## BEGIN

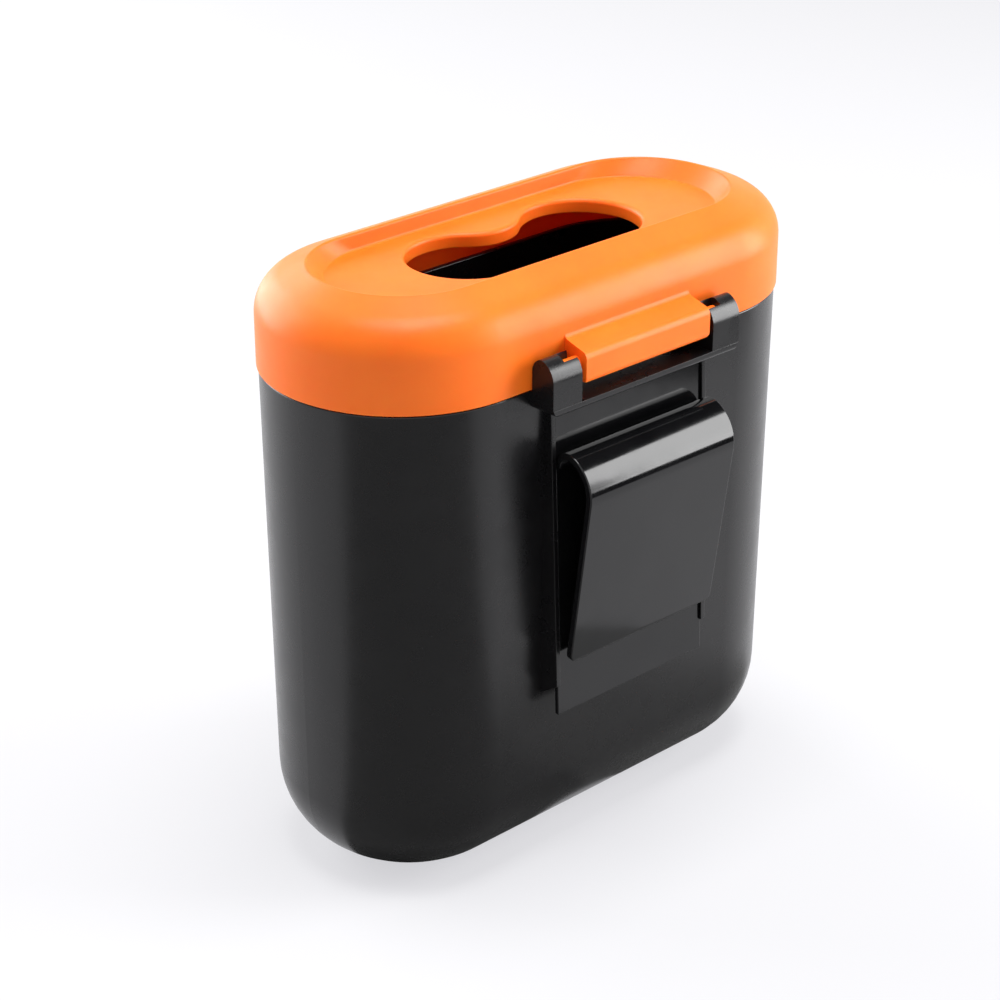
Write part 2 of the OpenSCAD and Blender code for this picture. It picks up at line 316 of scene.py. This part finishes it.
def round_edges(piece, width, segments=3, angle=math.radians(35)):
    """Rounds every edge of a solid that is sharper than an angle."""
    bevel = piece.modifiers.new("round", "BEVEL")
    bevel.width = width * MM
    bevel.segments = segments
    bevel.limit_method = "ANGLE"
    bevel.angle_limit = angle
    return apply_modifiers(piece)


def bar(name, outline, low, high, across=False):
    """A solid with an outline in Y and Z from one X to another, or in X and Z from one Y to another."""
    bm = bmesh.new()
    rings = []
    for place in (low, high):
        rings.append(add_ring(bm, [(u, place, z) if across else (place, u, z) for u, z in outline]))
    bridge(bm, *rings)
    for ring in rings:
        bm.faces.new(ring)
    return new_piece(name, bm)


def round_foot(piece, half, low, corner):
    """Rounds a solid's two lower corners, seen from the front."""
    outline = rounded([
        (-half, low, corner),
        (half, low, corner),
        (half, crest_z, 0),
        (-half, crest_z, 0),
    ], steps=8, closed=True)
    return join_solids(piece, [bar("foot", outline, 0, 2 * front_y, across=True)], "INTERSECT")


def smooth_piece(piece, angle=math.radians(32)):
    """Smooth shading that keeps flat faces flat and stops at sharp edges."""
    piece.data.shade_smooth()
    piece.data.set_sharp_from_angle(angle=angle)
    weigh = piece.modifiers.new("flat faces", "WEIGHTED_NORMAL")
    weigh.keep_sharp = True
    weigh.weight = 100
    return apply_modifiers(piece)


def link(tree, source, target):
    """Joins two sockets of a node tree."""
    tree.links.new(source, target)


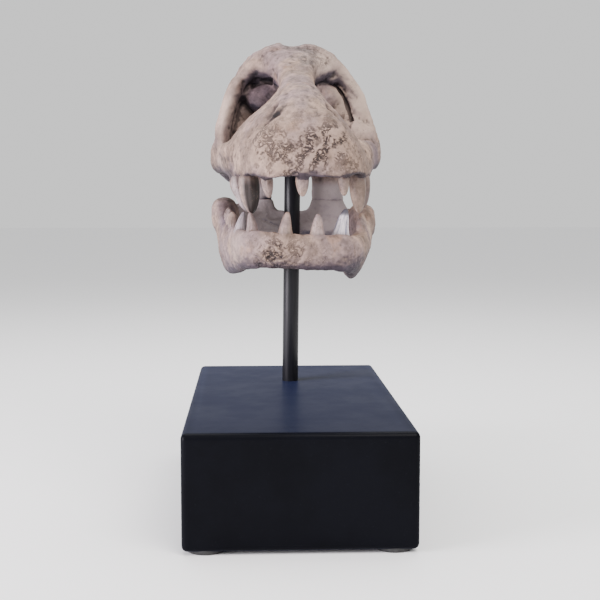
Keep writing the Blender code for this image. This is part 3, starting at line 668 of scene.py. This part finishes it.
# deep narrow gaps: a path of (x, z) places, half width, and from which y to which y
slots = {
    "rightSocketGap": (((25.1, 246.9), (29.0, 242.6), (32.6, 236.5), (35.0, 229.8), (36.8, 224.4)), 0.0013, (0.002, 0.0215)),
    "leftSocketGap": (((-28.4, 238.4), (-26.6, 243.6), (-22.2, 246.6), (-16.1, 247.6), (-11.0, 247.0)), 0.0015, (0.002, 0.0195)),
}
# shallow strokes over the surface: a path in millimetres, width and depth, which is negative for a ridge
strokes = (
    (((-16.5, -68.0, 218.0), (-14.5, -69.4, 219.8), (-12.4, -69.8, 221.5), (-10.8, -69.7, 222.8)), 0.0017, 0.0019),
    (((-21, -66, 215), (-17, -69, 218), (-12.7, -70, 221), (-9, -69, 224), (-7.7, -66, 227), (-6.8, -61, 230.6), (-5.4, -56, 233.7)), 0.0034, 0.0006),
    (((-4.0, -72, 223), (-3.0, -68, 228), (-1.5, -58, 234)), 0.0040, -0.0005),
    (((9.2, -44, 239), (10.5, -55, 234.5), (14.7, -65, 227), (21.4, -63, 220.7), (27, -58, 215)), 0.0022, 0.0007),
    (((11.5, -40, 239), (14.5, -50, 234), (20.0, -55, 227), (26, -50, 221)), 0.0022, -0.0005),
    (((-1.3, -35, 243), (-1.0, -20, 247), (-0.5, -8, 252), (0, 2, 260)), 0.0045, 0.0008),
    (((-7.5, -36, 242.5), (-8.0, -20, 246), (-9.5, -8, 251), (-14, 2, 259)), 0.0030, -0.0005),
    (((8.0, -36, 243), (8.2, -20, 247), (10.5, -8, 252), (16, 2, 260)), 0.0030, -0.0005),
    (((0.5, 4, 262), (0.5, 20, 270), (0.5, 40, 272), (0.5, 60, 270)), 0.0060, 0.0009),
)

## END
## BEGIN

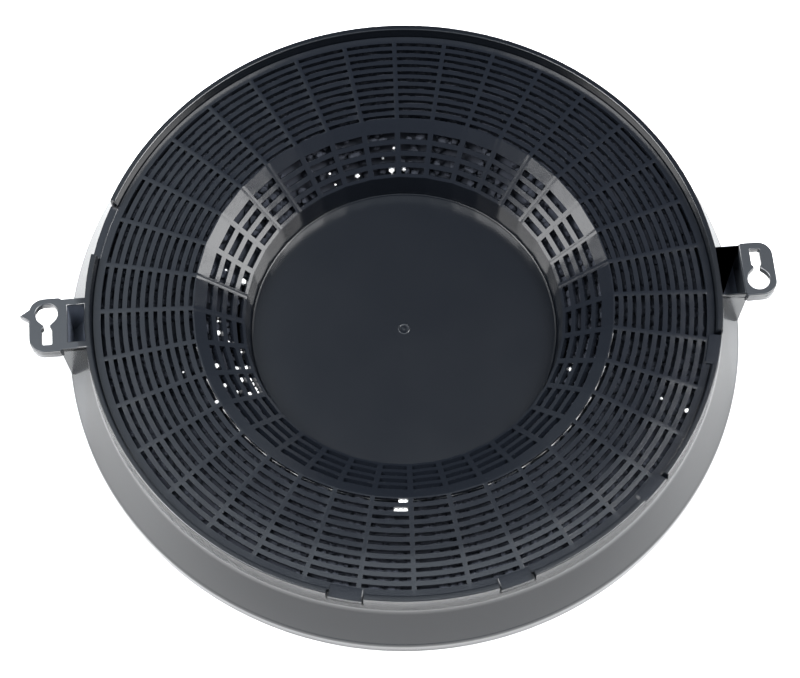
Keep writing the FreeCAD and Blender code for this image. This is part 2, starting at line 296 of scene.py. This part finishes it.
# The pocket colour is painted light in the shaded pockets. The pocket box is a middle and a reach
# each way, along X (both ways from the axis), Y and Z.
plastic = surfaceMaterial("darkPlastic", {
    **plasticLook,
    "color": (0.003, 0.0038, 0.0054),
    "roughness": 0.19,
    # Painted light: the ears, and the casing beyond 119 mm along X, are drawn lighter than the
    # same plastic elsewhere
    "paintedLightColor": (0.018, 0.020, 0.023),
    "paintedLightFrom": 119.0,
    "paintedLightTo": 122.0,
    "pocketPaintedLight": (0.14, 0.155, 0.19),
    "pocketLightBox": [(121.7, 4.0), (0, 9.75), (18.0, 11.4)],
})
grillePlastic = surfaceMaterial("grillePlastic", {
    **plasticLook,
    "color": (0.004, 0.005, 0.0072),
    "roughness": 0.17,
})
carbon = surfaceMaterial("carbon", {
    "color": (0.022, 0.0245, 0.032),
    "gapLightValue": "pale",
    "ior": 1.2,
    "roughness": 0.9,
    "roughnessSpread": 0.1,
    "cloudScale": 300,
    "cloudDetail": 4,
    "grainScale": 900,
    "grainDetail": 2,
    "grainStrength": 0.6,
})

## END

**TASK BRIEF**
Return the lines from the line with "Write part 2" through the line with "tree.links.new(source, target)", inclusive, exactly as they stand, and nothing else.

**EXERCISE SOLUTION**
Write part 2 of the OpenSCAD and Blender code for this picture. It picks up at line 316 of scene.py. This part finishes it.
def round_edges(piece, width, segments=3, angle=math.radians(35)):
    """Rounds every edge of a solid that is sharper than an angle."""
    bevel = piece.modifiers.new("round", "BEVEL")
    bevel.width = width * MM
    bevel.segments = segments
    bevel.limit_method = "ANGLE"
    bevel.angle_limit = angle
    return apply_modifiers(piece)


def bar(name, outline, low, high, across=False):
    """A solid with an outline in Y and Z from one X to another, or in X and Z from one Y to another."""
    bm = bmesh.new()
    rings = []
    for place in (low, high):
        rings.append(add_ring(bm, [(u, place, z) if across else (place, u, z) for u, z in outline]))
    bridge(bm, *rings)
    for ring in rings:
        bm.faces.new(ring)
    return new_piece(name, bm)


def round_foot(piece, half, low, corner):
    """Rounds a solid's two lower corners, seen from the front."""
    outline = rounded([
        (-half, low, corner),
        (half, low, corner),
        (half, crest_z, 0),
        (-half, crest_z, 0),
    ], steps=8, closed=True)
    return join_solids(piece, [bar("foot", outline, 0, 2 * front_y, across=True)], "INTERSECT")


def smooth_piece(piece, angle=math.radians(32)):
    """Smooth shading that keeps flat faces flat and stops at sharp edges."""
    piece.data.shade_smooth()
    piece.data.set_sharp_from_angle(angle=angle)
    weigh = piece.modifiers.new("flat faces", "WEIGHTED_NORMAL")
    weigh.keep_sharp = True
    weigh.weight = 100
    return apply_modifiers(piece)


def link(tree, source, target):
    """Joins two sockets of a node tree."""
    tree.links.new(source, target)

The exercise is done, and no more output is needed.